Un concert romain (14 avril 2007) puis un tokyoïte (17 janvier 2012) fournissent les trois pièces du présent programme, lesquelles datent de différentes périodes et sont gravées en première mondiale pour les deux plus anciennes. Avant d’être étendue pour Claudio Abbado sous le nom de Berceuse variata (1977), Berceuse est d’abord créée le 13 septembre 1969, à La Fenice (Venise). Quelques années après Minifuga (1965) qui inaugure un catalogue surprenant, cette œuvre divise un grand orchestre en quatre parties de forme variable – dans la lignée d’Ordini (1955) et Gruppen (1957), des compositeurs Franco Evangelisti et Karlheinz Stockhausen. Entre silences et menaces, Berceuse frémit tranquillement, tout au long de ses onze minutes qui doivent gagner à une écoute en concert.
Trente ans plus tard, la musique de Sciarrino s’est davantage orientée « vers une plus grande intensité expressive et une réduction de ses moyens ». Cantare con silenzio (Chanter avec le silence) trouve son titre dans une expression de Maddalena de' Pazzi, carmélite florentine du XVIe siècle, et nécessite six voix, flûte, électronique et percuteurs (percussori). La pièce voit le jour à Stuttgart, le 19 juin 1999, dans l’interprétation des Neue Vocalsolisten, de Mario Caroli et d’Alvise Vidolin, ici présents.
L’auteur de Luci mie traditrici [lire notre critique du DVD] y fait le choix de textes tournés « vers la perspective morale de l'individu, vers la subjectivité du temps et l'interaction entre la mort et la vie » (Gunzig, Serres, Stengers) et d’une électronique apte à « sortir les vibrations de leurs tanières, les amplifiant jusqu'à une dimension perceptible ». Cinq mouvements se succèdent, avec des narrations contrastés (accélérations, répétitions tournoyantes, lamentations, etc.) mais aussi la surprise de deux d’entre eux ponctués de « pierres battues » (on pense à Steine d’Eötvös) et d’un autre dédié à la flûte seule. Dans Intermedio. L’orologio di Bergson, celle-ci livre quelques traits perçants qui tranchent avec d’apaisants pépiements, hululements et soufflement venteux.
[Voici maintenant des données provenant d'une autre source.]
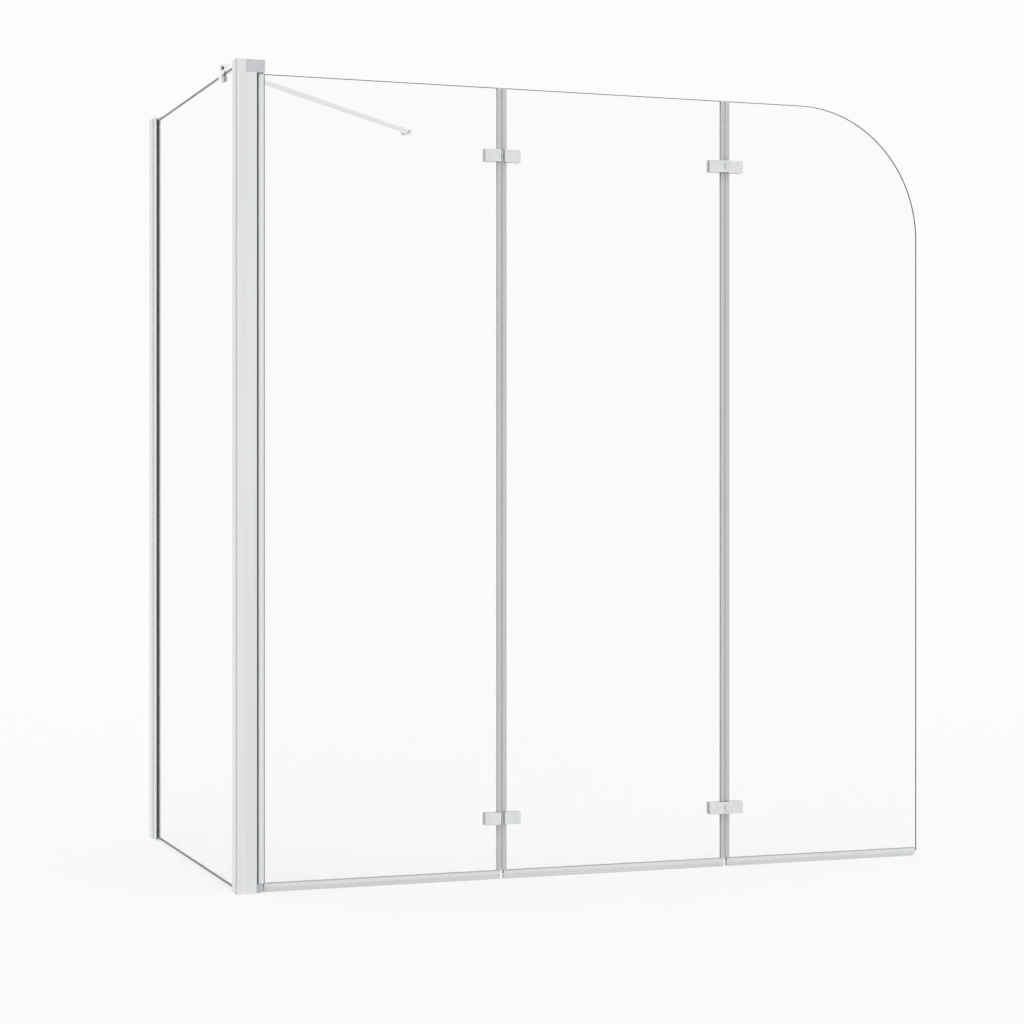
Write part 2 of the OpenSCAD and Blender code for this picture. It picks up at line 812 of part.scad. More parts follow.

Libro notturno delle voci s’avère la plus récente des trois productions, que Beat Furrer présentait au public de Donaueschingen le 18 octobre 2009 – là encore avec Mario Caroli, son dédicataire. De cette œuvre en trois mouvements, qui débute par une opposition entre éclat du métal et mugissement des cordes, il nous restera le souvenir d’une flûte orientale qui surgit comme un cri, celui d’un Orchestre Philharmonique de Tokyo d’un calme vibrant d’inquiétude, sous la battue de Marco Angius.